Efficiency often begins with understanding why customers contact you in the first place.
3. Customers Expect Better Experiences
While organizations push for efficiency, customer expectations continue to rise. Customers want faster service, more personalized interactions, and experiences that feel connected across channels.
Yet many organizations struggle to improve overall experience.
According to the 2026 State of Customer Experience Report by Medallia, customer experience scores have remained largely flat even as expectations continue to rise.
This highlights an important reality: improving CX requires more than adding technology. It requires redesigning how service works.
How AI Is Changing the Service Model
Artificial intelligence is becoming a key tool in addressing the CX dilemma. Not because it replaces agents, but because it allows organizations to rethink how service work is distributed. Here are three shifts that are emerging:
Automating Routine Requests
Contact centers handle large volumes of repetitive requests such as order status checks, password resets and appointment scheduling. AI powered self-service can resolve many of these interactions quickly without agent involvement, reducing costs while improving response times.
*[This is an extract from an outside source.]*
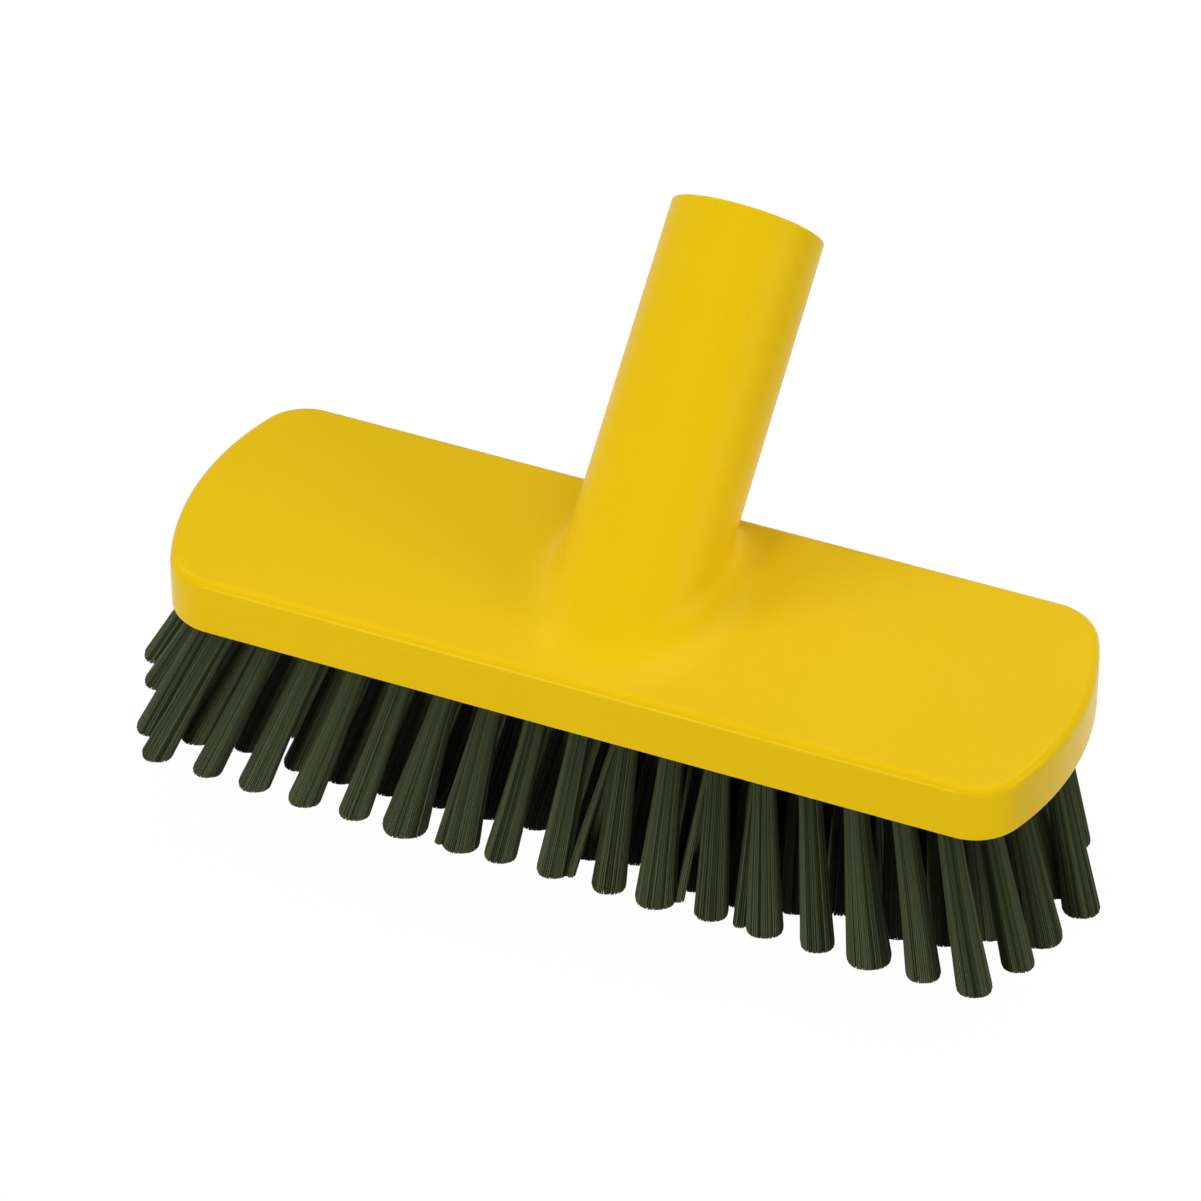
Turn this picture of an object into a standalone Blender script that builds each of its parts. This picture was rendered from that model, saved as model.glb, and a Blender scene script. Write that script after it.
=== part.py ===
"""Deck brush head: a moulded block with a slanted handle socket, and staggered rows of bristle tufts.

Lengths are in metres, +Z is up. The brush stands on its bristle tips at z = 0, and the origin is
the middle of its bounding box's base. The handle socket leans towards +Y, the rear.
"""

import math

import bmesh
import bpy
from mathutils import Vector

# Block
block_length = 0.225
block_width = 0.072
block_height = 0.0152
end_arc_radius = 0.0724
corner_radius = 0.0134
edge_radius = 0.0024

# Handle socket
socket_tilt = math.radians(50)
socket_reach = 0.0909
socket_foot_radius = 0.0191
socket_mouth_radius = 0.0189
socket_blend = 0.0115
blend_sink = 0.00004
rim_radius = 0.0006
bore_radius = 0.0140
bore_depth = 0.062
bore_chamfer = 0.0010

# Bristles
bristle_length = 0.0494
tufts_in_rows = (17, 18, 19, 20, 19, 18)
end_land = 0.0003
side_land = 0.0024
tuft_root_radius = 0.0026
tuft_tip_radius = 0.0040
sideways_lean = 0.0063
forward_lean = 0.0018

# Seating
seat_gap = 0.0003
pocket_wall = 0.0022

# Shares of the sizes above
setback_share = 0.51
pocket_depth_share = 0.29
foot_depth_share = 0.4
tip_fan_share = 1.18
tip_row_share = 1.015
row_span_shares = (1, 1, 0.97, 0.96, 0.95, 0.97)
strand_gap_share = 0.22
strand_embed_share = 0.4

# Looks
yellow_colour = (0.79, 0.53, 0.012)
yellow_roughness = 0.38
green_colour = (0.045, 0.052, 0.028)
green_roughness = 0.6
smooth_angle = math.radians(35)

# Counts
corner_steps = 7
end_arc_steps = 12
edge_steps = 4
socket_sides = 44
blend_steps = 9
rim_steps = 3
slices_in_a_row = 5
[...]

Elevating the Role of the Agent
As routine work becomes automated, agents can focus on situations requiring human judgment, including complex problem resolution and emotionally sensitive conversations.
AI supports agents rather than replacing them, allowing them to focus where human expertise matters most.
Connecting the Customer Journey
AI delivers the greatest value when systems work together across the customer journey. Organizations can route customers faster, provide agents with real time information and identify patterns in customer issues earlier. This orchestration improves both efficiency and experience.
Practical Steps Contact Center Leaders Can Take
For many organizations, the challenge is not deciding whether to use AI. It is determining where to begin.These three practical steps can help:
1. Analyze why customers contact you.
Identify high volume requests that could be automated or eliminated.
2. Redesign agent roles around expertise.
Focus agents on complex interactions where empathy and problem-solving matter most.
3. Prevent contacts when possible.
Clearer communication, proactive notifications, and better onboarding can remove friction before customers reach the contact center.